WHAT IS BEING ASKED:
Reproduce, please, only the lines from the first line below to the line containing "the centre drum", inclusive.

+++

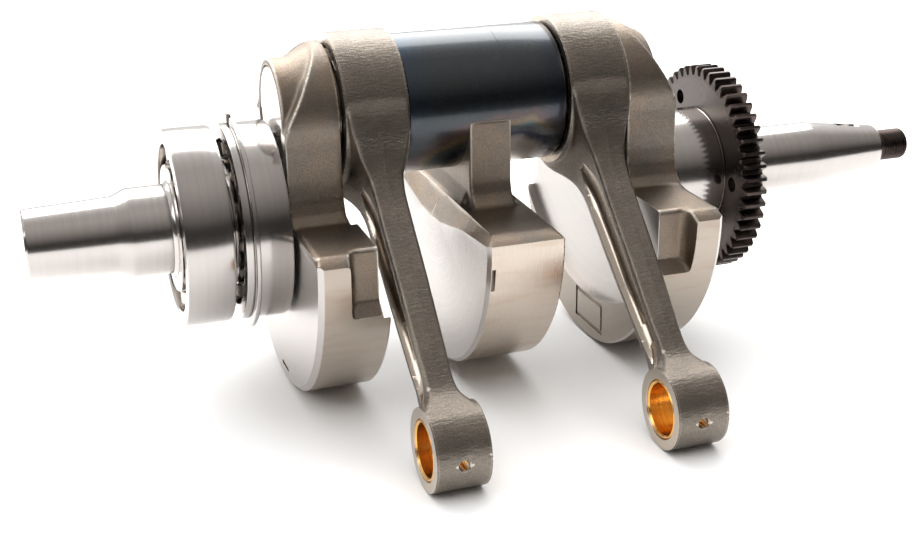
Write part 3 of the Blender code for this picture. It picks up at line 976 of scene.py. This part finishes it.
class CRANK_OT_centre_web(bpy.types.Operator):
    """Adds the centre drum and the centre counterweight with its arm"""

    bl_idname = "crankshaft.centre_web"
    bl_label = "Centre web"

    def execute(self, context):
        forging = forged_finish("centre_forging", colours().forging)
        rim = (CENTRE_RIM_R, scaled(colours().forging, 2.0))
        machined = turned_finish(
            "centre_turned", scaled(colours().turned, 0.76), 0.0, 0.27, 0.2, (1.0, 0.94, 0.92), rim=rim
        )
        dressed = forged_finish("centre_dressed", scaled(colours().forging, 1.6), 1.2)
        web = centre_forging(forging)
        web.data.materials.append(machined)
        x0, x1, radius = MID + CENTRE_LEFT, MID + CENTRE_RIGHT, CENTRE_RIM_R
        shell = [
            (x0, 0.02), (x0, radius - 1.3), (x0 + 1.3, radius), (x1 - 0.6, radius),
            (x1, radius - 0.6), (x1, 0.02)
        ]
        shell += [(x1 + 30, 0.02), (x1 + 30, BEYOND_R), (x0 - 30, BEYOND_R), (x0 - 30, 0.02)]
        cut(web, lathe(shell, closed=True), machined)
        web.data.materials.append(dressed)
        for hand in (-1, 1):
            cut(web, flank_strip(hand), dressed)
        cut(web, block((MID - 13.3, -70.0, -16.7), (MID - 11.9, -61.0, -7.9)), forging)
        web.name = "centre_counterweight"
        piece(web, "crank", ["centre_web"], 38)
        half, radius = sizes().drum_half / MM, sizes().drum_radius / MM
        profile = [
            (-half, 0.0), (-half, radius - 0.9), (-half + 0.5, radius - 0.25),
            (-half + 1.0, radius - 0.1)
        ]
        profile += [
            (7.6, radius - 0.1), (7.8, radius), (half - 1.2, radius), (half - 0.5, radius - 0.3),
            (half, radius - 1.0), (half, 0.0)
        ]
        drum = to_object(
            "centre_drum", moved(lathe([(MID + x, r) for x, r in profile]), (0, 0, PIN_Z)),
            heated_finish("drum_heated", colours().forging)
        )
        piece(drum, "crank", ["centre_web"], 24)
        return {"FINISHED"}


# ---- crankpins and rollers ----


class CRANK_OT_crankpins(bpy.types.Operator):
    """Adds the two pressed crankpins"""

    bl_idname = "crankshaft.crankpins"
    bl_label = "Crankpins"

    def execute(self, context):
        ground = turned_finish("pin_ground", colours().turned, PIN_Z, 0.16, 1.0, (1.0, 0.95, 0.90), 0.3)
        for label in SIDES:
            node = f"{label}_crankpin"
            x0, x1 = cad_mm(node, 0, 0), cad_mm(node, 1, 0)
            pin = to_object(f"{label}_pin", moved(round_bar(PIN_R, x0, x1, 0.9), (0, 0, PIN_Z)), ground)
            piece(pin, "crank", [node], 30)
        return {"FINISHED"}


class CRANK_OT_rollers(bpy.types.Operator):
    """Adds the big-end rollers with their cages"""

    bl_idname = "crankshaft.rollers"
    bl_label = "Big-end rollers"

    def execute(self, context):
        polished = turned_finish("roller_polished", colours().turned, PIN_Z, 0.14)
        silver = turned_finish("roller_cage_plate", (0.66, 0.60, 0.50), PIN_Z, 0.3)
        middle = (PIN_R + EYE_BORE_R) / 2
        for label, x in ROD_X.items():
            bars = []
            for i in range(ROLLER_COUNT):
                angle = math.tau * i / ROLLER_COUNT
                place = (x, middle * math.sin(angle), PIN_Z + middle * math.cos(angle))
                bars.append(
                    moved(round_bar(ROLLER_R, -ROLLER_HALF + 1.2, ROLLER_HALF - 1.2, 0.5, 28), place)
                )
            cage = to_object(
                f"{label}_roller_cage",
                moved(
                    ring(x - ROLLER_HALF, x + ROLLER_HALF, middle - 1.5, middle + 1.5, 0.3, 96),
                    (0, 0, PIN_Z)
                ),
                silver
            )
            slots = []
            for i in range(ROLLER_COUNT):
                angle = -math.tau * i / ROLLER_COUNT
                slot = block(
                    (-ROLLER_HALF + 1.1, -ROLLER_R - 0.08, middle - 4),
                    (ROLLER_HALF - 1.1, ROLLER_R + 0.08, middle + 4)
                )
                slots.append(moved(moved(slot, (0, 0, 0), angle), (x, 0, PIN_Z)))
            cut(cage, joined(*slots), silver)
            piece(cage, f"{label}_roller_set", [f"{label}_big_end_rollers"], 30)
            bars = to_object(f"{label}_rollers", joined(*bars), polished)
            piece(bars, f"{label}_roller_set", [f"{label}_big_end_rollers"], 30)
        return {"FINISHED"}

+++

EXERCISE ANSWER:
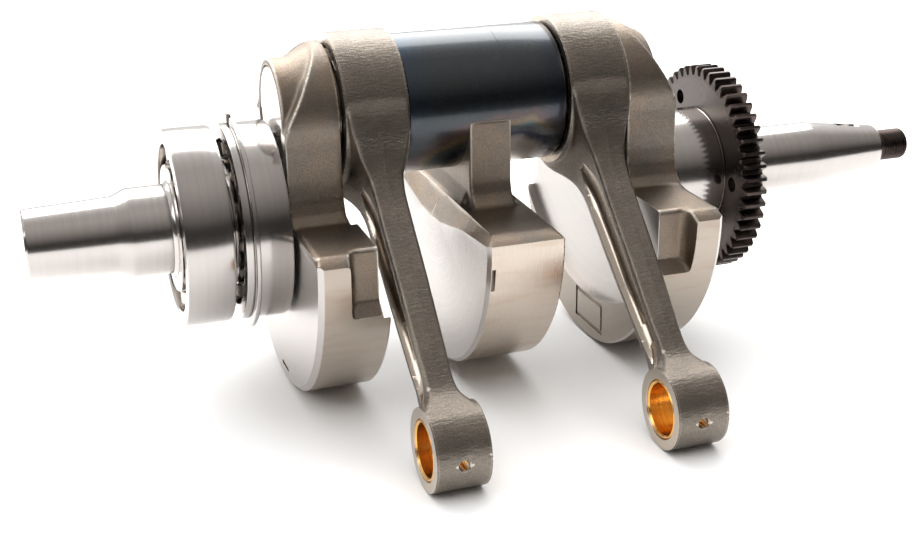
Write part 3 of the Blender code for this picture. It picks up at line 976 of scene.py. This part finishes it.
class CRANK_OT_centre_web(bpy.types.Operator):
    """Adds the centre drum and the centre counterweight with its arm"""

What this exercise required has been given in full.